▸ **Extracted material**:
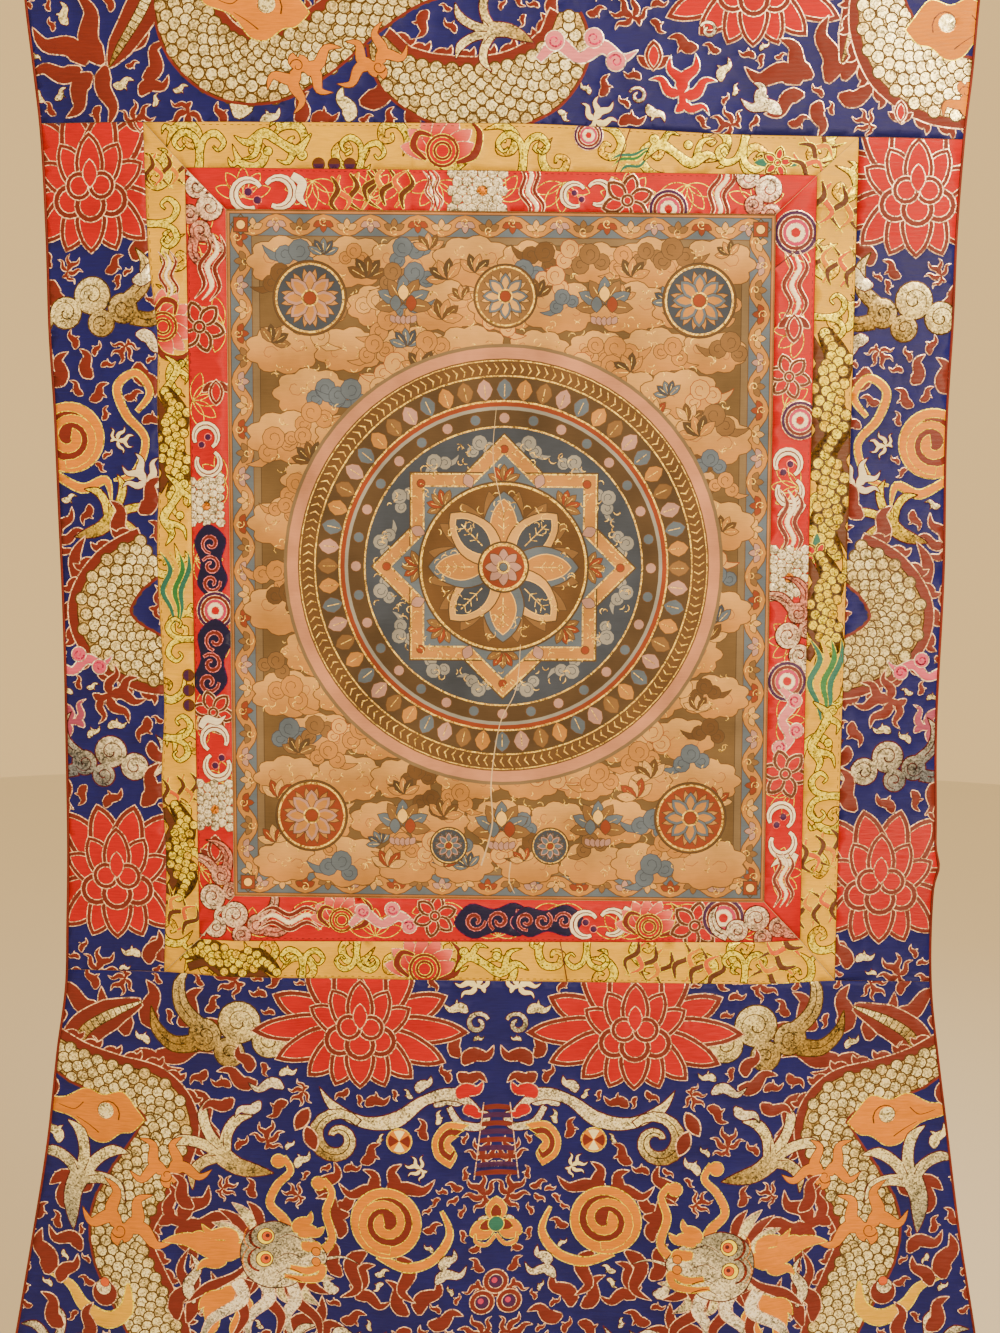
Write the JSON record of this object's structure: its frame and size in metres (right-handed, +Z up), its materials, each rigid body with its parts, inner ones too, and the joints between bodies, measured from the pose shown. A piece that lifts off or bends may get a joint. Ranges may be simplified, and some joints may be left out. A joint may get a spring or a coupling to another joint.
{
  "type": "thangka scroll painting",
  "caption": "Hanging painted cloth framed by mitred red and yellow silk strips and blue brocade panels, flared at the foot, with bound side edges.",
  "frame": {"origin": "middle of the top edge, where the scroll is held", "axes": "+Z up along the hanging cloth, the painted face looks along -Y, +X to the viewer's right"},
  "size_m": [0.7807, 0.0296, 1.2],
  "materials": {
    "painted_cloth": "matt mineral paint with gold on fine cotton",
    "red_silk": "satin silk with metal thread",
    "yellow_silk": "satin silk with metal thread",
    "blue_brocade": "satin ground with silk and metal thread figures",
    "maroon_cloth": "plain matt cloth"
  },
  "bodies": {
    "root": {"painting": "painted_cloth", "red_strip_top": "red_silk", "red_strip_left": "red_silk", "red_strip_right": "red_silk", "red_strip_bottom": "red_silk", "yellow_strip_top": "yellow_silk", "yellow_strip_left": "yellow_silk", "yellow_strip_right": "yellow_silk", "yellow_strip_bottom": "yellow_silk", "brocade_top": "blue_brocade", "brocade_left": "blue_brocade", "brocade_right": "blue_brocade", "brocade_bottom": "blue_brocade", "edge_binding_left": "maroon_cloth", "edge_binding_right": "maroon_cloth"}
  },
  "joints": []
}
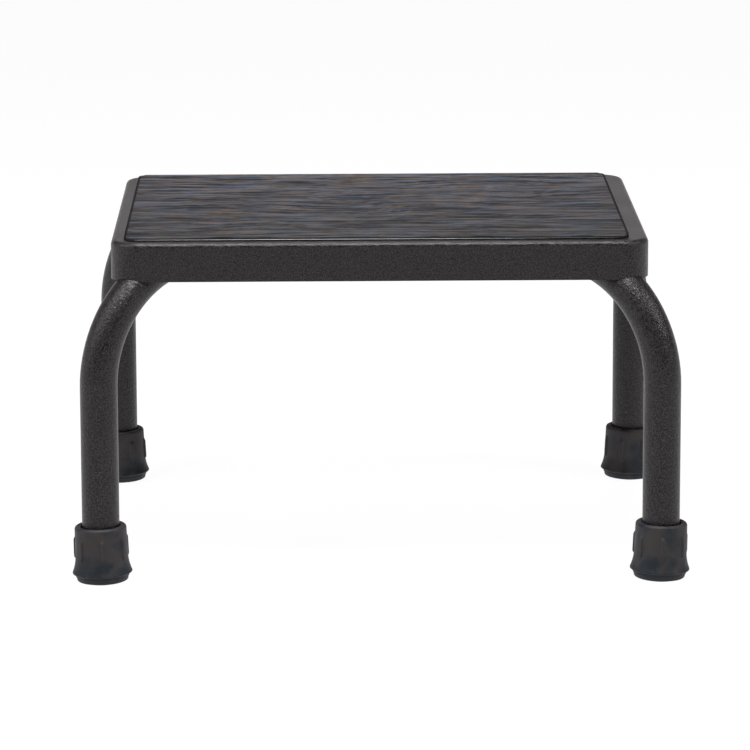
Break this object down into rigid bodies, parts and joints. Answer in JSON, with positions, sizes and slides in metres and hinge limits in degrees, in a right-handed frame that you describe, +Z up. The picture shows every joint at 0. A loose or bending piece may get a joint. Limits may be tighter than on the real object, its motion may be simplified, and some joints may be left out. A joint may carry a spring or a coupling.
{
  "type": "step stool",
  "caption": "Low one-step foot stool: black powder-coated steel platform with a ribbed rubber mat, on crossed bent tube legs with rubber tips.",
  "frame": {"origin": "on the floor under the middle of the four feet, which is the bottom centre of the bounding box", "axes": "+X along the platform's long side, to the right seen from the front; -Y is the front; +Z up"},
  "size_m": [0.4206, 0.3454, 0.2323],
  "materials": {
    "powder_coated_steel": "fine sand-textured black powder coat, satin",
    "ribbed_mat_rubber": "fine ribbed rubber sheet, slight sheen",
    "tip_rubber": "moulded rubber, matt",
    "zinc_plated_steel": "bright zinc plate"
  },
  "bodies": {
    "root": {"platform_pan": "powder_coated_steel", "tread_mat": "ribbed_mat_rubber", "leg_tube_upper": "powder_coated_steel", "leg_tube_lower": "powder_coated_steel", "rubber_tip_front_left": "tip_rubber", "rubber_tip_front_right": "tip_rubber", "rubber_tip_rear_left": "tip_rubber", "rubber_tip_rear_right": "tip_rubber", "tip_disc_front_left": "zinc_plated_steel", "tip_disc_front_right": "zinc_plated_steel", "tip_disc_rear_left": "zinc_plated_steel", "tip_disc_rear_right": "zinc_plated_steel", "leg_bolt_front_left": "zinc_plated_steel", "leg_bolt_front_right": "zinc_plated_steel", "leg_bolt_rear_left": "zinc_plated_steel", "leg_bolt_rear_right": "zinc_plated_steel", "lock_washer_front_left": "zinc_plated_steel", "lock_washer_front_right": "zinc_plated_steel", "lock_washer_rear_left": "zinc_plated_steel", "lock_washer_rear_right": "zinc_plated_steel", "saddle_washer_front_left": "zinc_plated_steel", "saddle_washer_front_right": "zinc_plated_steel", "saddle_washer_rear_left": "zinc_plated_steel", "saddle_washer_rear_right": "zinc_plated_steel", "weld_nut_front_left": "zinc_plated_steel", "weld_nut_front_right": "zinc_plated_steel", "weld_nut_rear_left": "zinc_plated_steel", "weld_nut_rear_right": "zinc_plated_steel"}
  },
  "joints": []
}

▸ **Directions**: Please reproduce the entire listing, exactly as shown.

▸ **Solution to this exercise**:
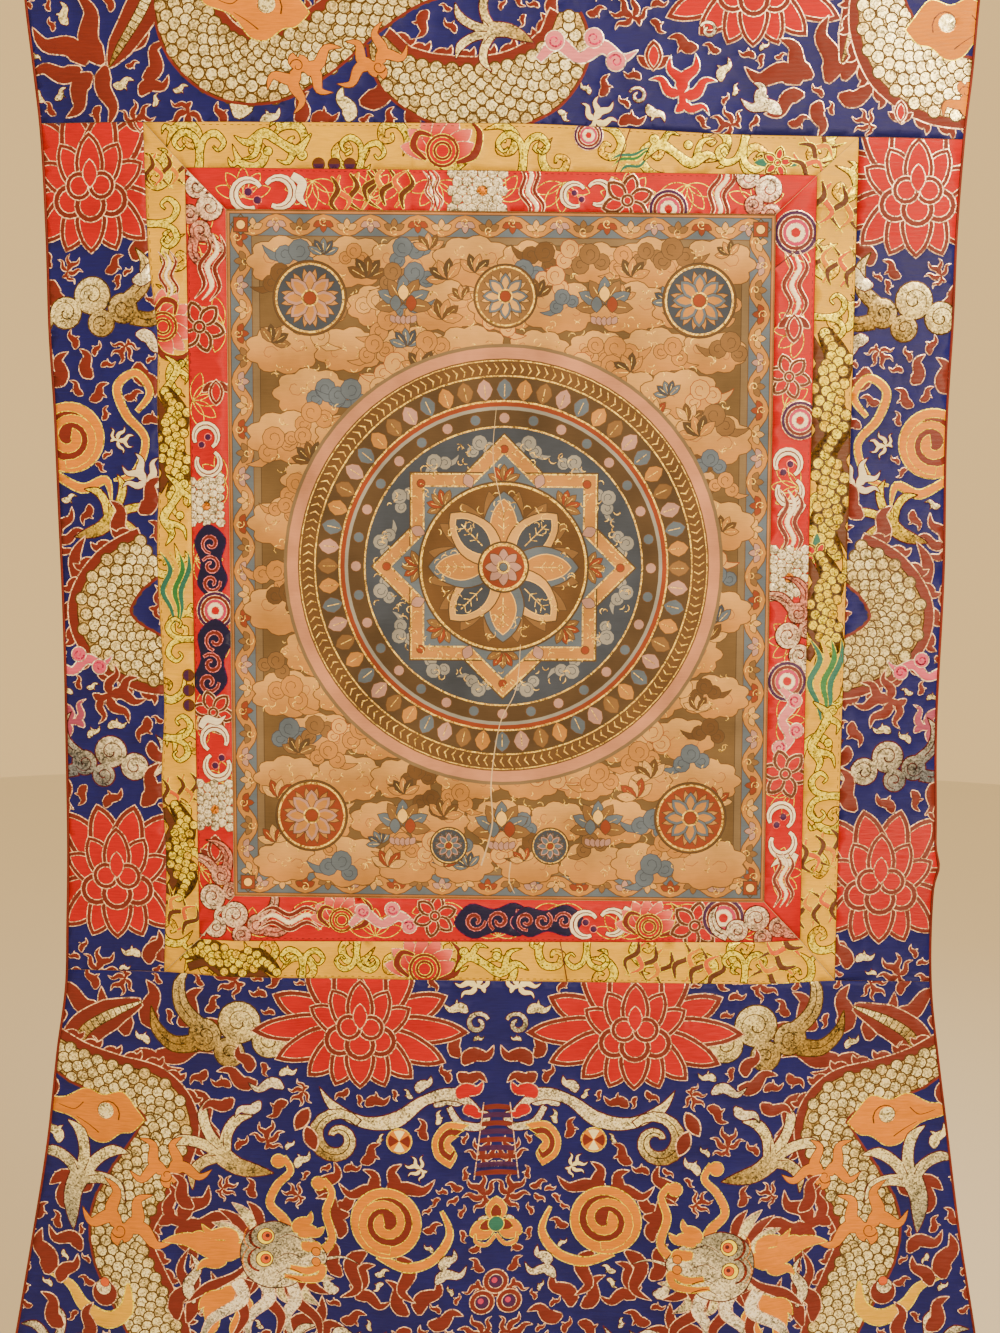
Write the JSON record of this object's structure: its frame and size in metres (right-handed, +Z up), its materials, each rigid body with its parts, inner ones too, and the joints between bodies, measured from the pose shown. A piece that lifts off or bends may get a joint. Ranges may be simplified, and some joints may be left out. A joint may get a spring or a coupling to another joint.
{
  "type": "thangka scroll painting",
  "caption": "Hanging painted cloth framed by mitred red and yellow silk strips and blue brocade panels, flared at the foot, with bound side edges.",
  "frame": {"origin": "middle of the top edge, where the scroll is held", "axes": "+Z up along the hanging cloth, the painted face looks along -Y, +X to the viewer's right"},
  "size_m": [0.7807, 0.0296, 1.2],
  "materials": {
    "painted_cloth": "matt mineral paint with gold on fine cotton",
    "red_silk": "satin silk with metal thread",
    "yellow_silk": "satin silk with metal thread",
    "blue_brocade": "satin ground with silk and metal thread figures",
    "maroon_cloth": "plain matt cloth"
  },
  "bodies": {
    "root": {"painting": "painted_cloth", "red_strip_top": "red_silk", "red_strip_left": "red_silk", "red_strip_right": "red_silk", "red_strip_bottom": "red_silk", "yellow_strip_top": "yellow_silk", "yellow_strip_left": "yellow_silk", "yellow_strip_right": "yellow_silk", "yellow_strip_bottom": "yellow_silk", "brocade_top": "blue_brocade", "brocade_left": "blue_brocade", "brocade_right": "blue_brocade", "brocade_bottom": "blue_brocade", "edge_binding_left": "maroon_cloth", "edge_binding_right": "maroon_cloth"}
  },
  "joints": []
}
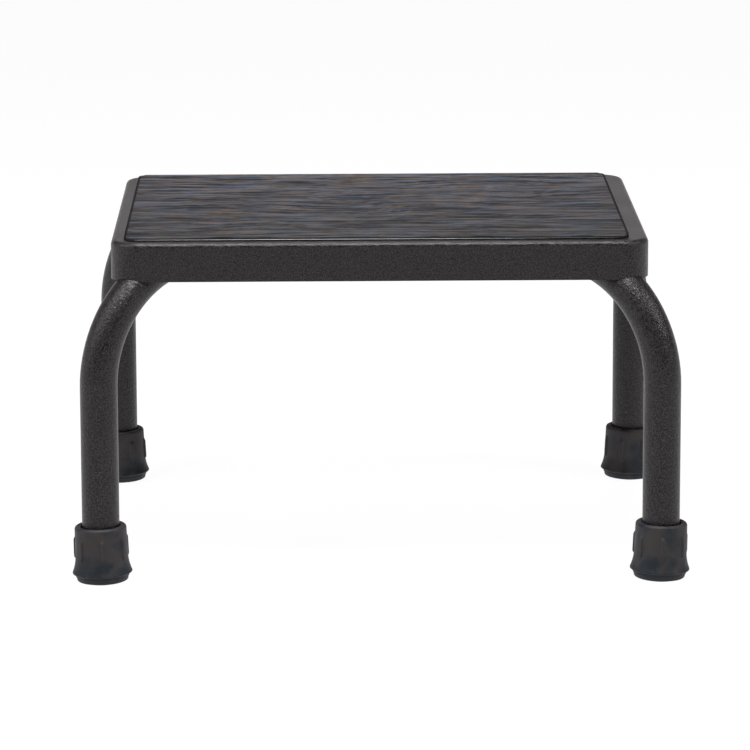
Break this object down into rigid bodies, parts and joints. Answer in JSON, with positions, sizes and slides in metres and hinge limits in degrees, in a right-handed frame that you describe, +Z up. The picture shows every joint at 0. A loose or bending piece may get a joint. Limits may be tighter than on the real object, its motion may be simplified, and some joints may be left out. A joint may carry a spring or a coupling.
{
  "type": "step stool",
  "caption": "Low one-step foot stool: black powder-coated steel platform with a ribbed rubber mat, on crossed bent tube legs with rubber tips.",
  "frame": {"origin": "on the floor under the middle of the four feet, which is the bottom centre of the bounding box", "axes": "+X along the platform's long side, to the right seen from the front; -Y is the front; +Z up"},
  "size_m": [0.4206, 0.3454, 0.2323],
  "materials": {
    "powder_coated_steel": "fine sand-textured black powder coat, satin",
    "ribbed_mat_rubber": "fine ribbed rubber sheet, slight sheen",
    "tip_rubber": "moulded rubber, matt",
    "zinc_plated_steel": "bright zinc plate"
  },
  "bodies": {
    "root": {"platform_pan": "powder_coated_steel", "tread_mat": "ribbed_mat_rubber", "leg_tube_upper": "powder_coated_steel", "leg_tube_lower": "powder_coated_steel", "rubber_tip_front_left": "tip_rubber", "rubber_tip_front_right": "tip_rubber", "rubber_tip_rear_left": "tip_rubber", "rubber_tip_rear_right": "tip_rubber", "tip_disc_front_left": "zinc_plated_steel", "tip_disc_front_right": "zinc_plated_steel", "tip_disc_rear_left": "zinc_plated_steel", "tip_disc_rear_right": "zinc_plated_steel", "leg_bolt_front_left": "zinc_plated_steel", "leg_bolt_front_right": "zinc_plated_steel", "leg_bolt_rear_left": "zinc_plated_steel", "leg_bolt_rear_right": "zinc_plated_steel", "lock_washer_front_left": "zinc_plated_steel", "lock_washer_front_right": "zinc_plated_steel", "lock_washer_rear_left": "zinc_plated_steel", "lock_washer_rear_right": "zinc_plated_steel", "saddle_washer_front_left": "zinc_plated_steel", "saddle_washer_front_right": "zinc_plated_steel", "saddle_washer_rear_left": "zinc_plated_steel", "saddle_washer_rear_right": "zinc_plated_steel", "weld_nut_front_left": "zinc_plated_steel", "weld_nut_front_right": "zinc_plated_steel", "weld_nut_rear_left": "zinc_plated_steel", "weld_nut_rear_right": "zinc_plated_steel"}
  },
  "joints": []
}